* _DIRECTIVE_: Every line of the data must be copied exactly.

-- START OF INFORMATION SUPPLIED --

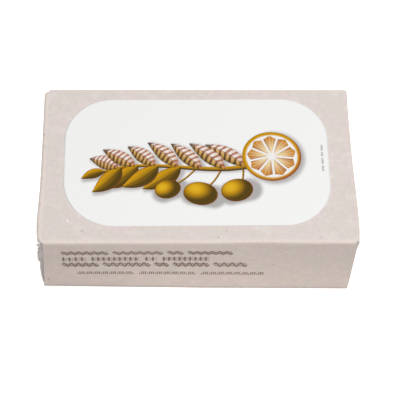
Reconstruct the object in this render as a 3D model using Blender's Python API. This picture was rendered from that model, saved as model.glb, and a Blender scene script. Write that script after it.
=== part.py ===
"""A closed folding carton for a flat tin, with a rounded paper label let into its top panel.

Frame: +X along the carton, +Y from the front panel to the back one, +Z up.
Origin: middle of the bottom panel, which the carton rests on.
"""

import math

import bmesh
import bpy
from mathutils import Matrix, Vector

MM = 0.001

# Panels: the tube of top, front, bottom and back
DEPTH = 63.5 * MM
HEIGHT = 33.2 * MM
BOARD = 0.5 * MM
FOLD_RADIUS = 0.7 * MM
FOOT_RADIUS = 0.35 * MM
LAP_HEIGHT = 1.6 * MM

# Wear of the tube: it is racked a little, its ends are askew and its front fold is dented in one place
LEFT_TWIST = 1.0 * MM
RIGHT_TWIST = 0.45 * MM
LEFT_END_TOP = 53.0 * MM
LEFT_END_SLANT = 1.4 * MM
RIGHT_END_FRONT = 54.0 * MM
RIGHT_END_SKEW = 0.5 * MM
DENT_DEPTH = 0.25 * MM
DENT_PLACE = 22.5 * MM
DENT_WIDTH = 9.5 * MM

# Closing flaps: each hangs from the top panel and is glued over the end of the tube
LEFT_FACE = 54.0 * MM
RIGHT_FACE = 54.3 * MM
FLAP_THICKNESS = 0.8 * MM
FLAP_BEND = 0.9 * MM
FLAP_ROOT = 2.6 * MM
FLAP_SINK = 0.05 * MM
FLAP_SIDE_GAP = 0.5 * MM
FLAP_TAPER = 0.6 * MM
FLAP_FOOT = 1.0 * MM

# The flaps' upper folds flare out towards the front panel, less far down and less far back
FLARE_PLACE = -24.0 * MM
FLARE_FRONT_WIDTH = 9.0 * MM
LEFT_FLARE = 0.7 * MM
LEFT_FLARE_DROP = 12.0 * MM
LEFT_FLARE_BACK_WIDTH = 13.0 * MM
RIGHT_FLARE = 0.85 * MM
RIGHT_FLARE_DROP = 6.0 * MM
RIGHT_FLARE_BACK_WIDTH = 21.0 * MM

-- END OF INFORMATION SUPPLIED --

* _RESULT BELOW_:
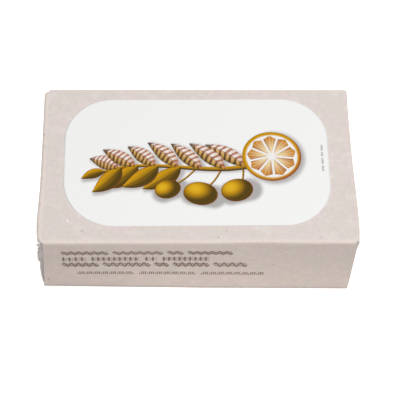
Reconstruct the object in this render as a 3D model using Blender's Python API. This picture was rendered from that model, saved as model.glb, and a Blender scene script. Write that script after it.
=== part.py ===
"""A closed folding carton for a flat tin, with a rounded paper label let into its top panel.

Frame: +X along the carton, +Y from the front panel to the back one, +Z up.
Origin: middle of the bottom panel, which the carton rests on.
"""

import math

import bmesh
import bpy
from mathutils import Matrix, Vector

MM = 0.001

# Panels: the tube of top, front, bottom and back
DEPTH = 63.5 * MM
HEIGHT = 33.2 * MM
BOARD = 0.5 * MM
FOLD_RADIUS = 0.7 * MM
FOOT_RADIUS = 0.35 * MM
LAP_HEIGHT = 1.6 * MM

# Wear of the tube: it is racked a little, its ends are askew and its front fold is dented in one place
LEFT_TWIST = 1.0 * MM
RIGHT_TWIST = 0.45 * MM
LEFT_END_TOP = 53.0 * MM
LEFT_END_SLANT = 1.4 * MM
RIGHT_END_FRONT = 54.0 * MM
RIGHT_END_SKEW = 0.5 * MM
DENT_DEPTH = 0.25 * MM
DENT_PLACE = 22.5 * MM
DENT_WIDTH = 9.5 * MM

# Closing flaps: each hangs from the top panel and is glued over the end of the tube
LEFT_FACE = 54.0 * MM
RIGHT_FACE = 54.3 * MM
FLAP_THICKNESS = 0.8 * MM
FLAP_BEND = 0.9 * MM
FLAP_ROOT = 2.6 * MM
FLAP_SINK = 0.05 * MM
FLAP_SIDE_GAP = 0.5 * MM
FLAP_TAPER = 0.6 * MM
FLAP_FOOT = 1.0 * MM

# The flaps' upper folds flare out towards the front panel, less far down and less far back
FLARE_PLACE = -24.0 * MM
FLARE_FRONT_WIDTH = 9.0 * MM
LEFT_FLARE = 0.7 * MM
LEFT_FLARE_DROP = 12.0 * MM
LEFT_FLARE_BACK_WIDTH = 13.0 * MM
RIGHT_FLARE = 0.85 * MM
RIGHT_FLARE_DROP = 6.0 * MM
RIGHT_FLARE_BACK_WIDTH = 21.0 * MM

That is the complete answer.